Another interesting thing is a standard proposed by smolDocling model - DocTags. It is created to use efficiently in inference and to train VLMs in a standardized way. HTML and Mardown formats are ambigous and by do not keep document layout context. DocTags separates text content from layout of document which bring clarity. DocTags has also clear and concise format which saves tokens and thus, inference and training on VLMs. See the basic example:

HTML:

<h1>Invoice</h1><p>Customer Name: John Doe</p>

~20–25 tokens.

DocTags:

<heading>Invoice</heading><para>Customer Name: John Doe</para>

~12–15 tokens.

DocTags leveraged OTLS standard and its full vocabulary. OTSL stands for Optimized Table Structure Language, and it’s specialized markup language designed for keeping table structure information. This choise also bring clarity and saves tokens.

Pre-training datasets

Seeing lack of good multimodal document data SmolDocling team created new public data set: DocLayNet-PT. It contains 1.4M pages from DocFM dataset (PDF documents from CommonCrawl, Wikipedia, business domains). Original SmolVLM had DocVQA capabilities (Document Visual Question Answering). To keep this feature the smolDocling was trained on Docmatix dataset with added DocTags format information.

Task-specific datasets

The model was also fine-tuned for specific tasks like recognition of layout, tables, charts, code, and equations. For layout and tables the team prepared:

  • 76k pages of human annotated and reviewed documets from DocLayNet-PT (created dataset was named DocLayNet v2)
  • 63k pages of tables and text from WordScape dataset
  • 250k pages of synthetic annotations from wikpedia for layout, colors and fonts (created dataset was named SynthDocNet) Tables recognition were covered by fine-tuning with PubTables-1M, FinTabNet, WikiTableSet, and tabular info from WordScape. Table strcuture information was pushed into OTSL format, so that each cell tag had it’s corresponding structure and text.

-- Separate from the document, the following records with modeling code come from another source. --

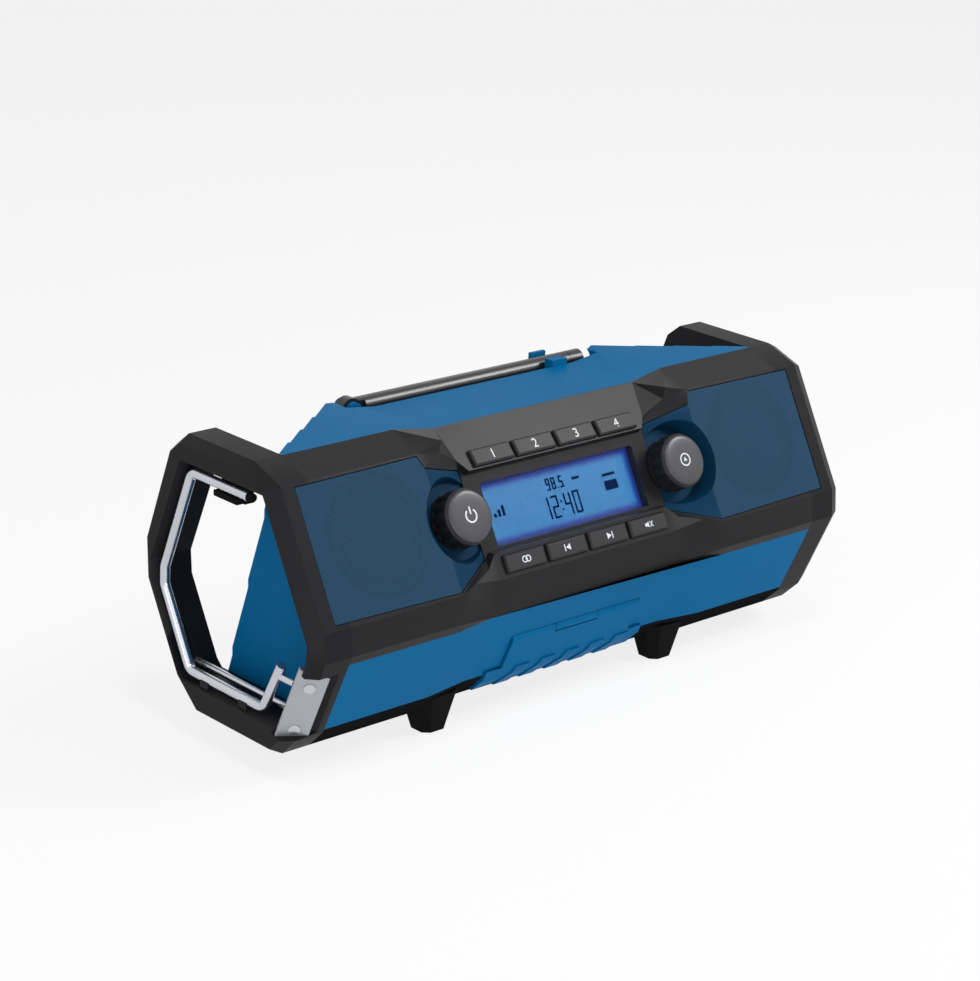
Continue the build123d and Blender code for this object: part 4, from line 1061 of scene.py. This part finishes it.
# The plug's radius against the wire's, its length, how far its middle lies past the end, and its edge.
PLUG_SHARE = 0.86
PLUG_LENGTH = 4.4 * MM
PLUG_REACH = 1.0 * MM
PLUG_EDGE = 0.5 * MM


class RADIO_OT_lid(bpy.types.Operator):
    """Finish the socket lid"""

    bl_idname = "radio.lid"
    bl_label = "Socket lid"

    def execute(self, context):
        dress("socket_lid", FINISHES["blue"], context.scene.radio_sizes.small_edge)
        return {"FINISHED"}


class RADIO_OT_aerial(bpy.types.Operator):
    """Finish the folding aerial"""

    bl_idname = "radio.aerial"
    bl_label = "Aerial"

    def execute(self, context):
        dress("aerial_rod", FINISHES["tube"], 0.0)
        dress("aerial_inner_rod", FINISHES["tube"], 0.0)
        return {"FINISHED"}


INNER_FINISHES = {
    "screen": ("display_panel",),
    "liner": ("display_frame", "battery_bay", "battery_terminal_block", "socket_bay", "supply_inlet"),
    "board": ("display_board", "upper_key_board", "lower_key_board", "main_board"),
    "part": ("board_components", "key_switches", "power_encoder", "source_encoder", "aux_jack"),
    "cone": ("speaker_cone_left", "speaker_cone_right"),
    "magnet": ("speaker_magnet_left", "speaker_magnet_right"),
    "steel": (
        "speaker_basket_left",
        "speaker_basket_right",
        "speaker_screws",
        "case_screws",
        "ring_screws",
        "plate_rivets",
        "socket_lid_pin",
        "aerial_pivot_pin",
        "power_dial_shaft",
        "source_dial_shaft",
        "usb_socket",
    ),
    "brass": ("battery_contacts",),
}


class RADIO_OT_insides(bpy.types.Operator):
    """Finish what lies inside and behind the shells"""

    bl_idname = "radio.insides"
    bl_label = "Insides"

    def execute(self, context):
        for finish, nodes in INNER_FINISHES.items():
            for name in nodes:
                give(frame["nodes"][name], FINISHES[finish])
        return {"FINISHED"}


PIECE_OPERATORS = (
    RADIO_OT_stage,
    RADIO_OT_insides,
    RADIO_OT_shells,
    RADIO_OT_rings,
    RADIO_OT_grilles,
    RADIO_OT_display,
    RADIO_OT_keys,
    RADIO_OT_dials,
    RADIO_OT_steelwork,
    RADIO_OT_lid,
    RADIO_OT_aerial,
)


class RADIO_PT_panel(bpy.types.Panel):
    """Lists the radio's settings and pieces"""

    bl_idname = "RADIO_PT_panel"
    bl_label = "Jobsite radio"
    bl_space_type = "VIEW_3D"
    bl_region_type = "UI"
    bl_category = "Radio"

    def draw(self, context):
        for settings in (context.scene.radio_colours, context.scene.radio_sizes, context.scene.radio_view):
            box = self.layout.box()
            for name in settings.__annotations__:
                box.prop(settings, name)
        for operator in PIECE_OPERATORS:
            self.layout.operator(operator.bl_idname)


SETTINGS = {"radio_colours": RadioColours, "radio_sizes": RadioSizes, "radio_view": RadioView}
CLASSES = (*SETTINGS.values(), *PIECE_OPERATORS, RADIO_PT_panel)


def register():
    for item in CLASSES:
        bpy.utils.register_class(item)
    for name, settings in SETTINGS.items():
        setattr(bpy.types.Scene, name, bpy.props.PointerProperty(type=settings))


def unregister():
    for name in SETTINGS:
        delattr(bpy.types.Scene, name)
    for item in reversed(CLASSES):
        bpy.utils.unregister_class(item)


def main():
    register()
    FINISHES.update(make_finishes())
    for operator in PIECE_OPERATORS:
        getattr(bpy.ops.radio, operator.bl_idname.split(".")[1])()


if __name__ == "__main__":
    main()
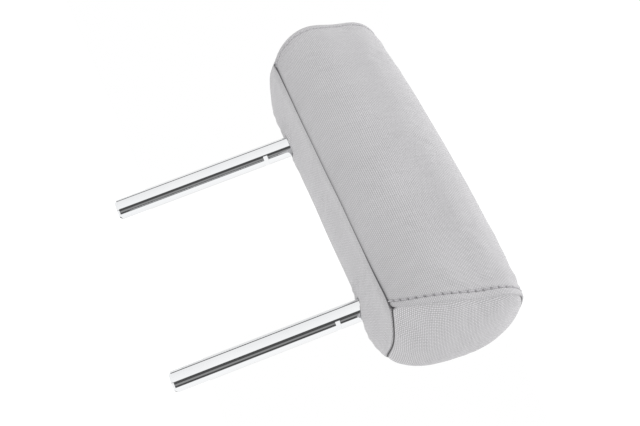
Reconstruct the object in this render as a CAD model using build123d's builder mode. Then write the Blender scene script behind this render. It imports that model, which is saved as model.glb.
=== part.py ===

Public chart recognition datasets are low quality or not diversified. That triggered creation of anothe dataset containing in total 2.5 million visually diverse charts in 4 categories: line, pie, bar, and stacked bar. SmolDocling team created also code recognition dataset addressing lack of datasets containing code as images. The dataset includes 9.3 million code snippets rendered at 120 dpi. Another dataset was created regarding mathematical formulas: using 730k unique formulas from publi datasets and collecting 4.7 million formulas from arXiv. Final equations dataset contains 5.5 million unique formulas rendered at 120 dpi.

Sample
Training datasets used for smolDocling

Experiments

To enhance recognition of specific elements and to introduce ability to write no-code instructions to smolDocling model the team has put rule-based techniques and Granite-3.1-2b-instruct model. Random elements were taken from DocLayNet-PT and according instructions for this element were created, something like: “Perform OCR at bbox”, or “Identify page element type at bbox”. Training with Cauldron was applied to avoid catastrophic forgetting.

The model was trained on:

  • 64 NVIDIA A100 80GB GPUs,
  • one epoch lasting 38 hours, 4 epochs in total.
  • optimizer: AdamW
  • learning rates: 2x 10^-4, 2x10^-6
  • gradient clipping: 1.0
  • warmup ratio 0.03

Achieved inference efficiency:

  • page conversion time: 0.35 seconds
  • memory usage: 0.489GB VRAM
  • max sequence length: 8192 tokens
  • the model cam process 3 pages at a time

SmolDocling is a small but efficient vision-language model for document conversion. It produces rich structured output in a single pass, which reduces error accumulation compared to multi-stage systems. The model can link captions to images, preserve code formatting, and remove redundant headers or footers. Typical issues include missing tags, malformed structure, and repetitive token loops. Future work should improve page element localization for better accuracy. Overall, SmolDocling shows that compact models with optimized formats can rival much larger models in multi-task document understanding.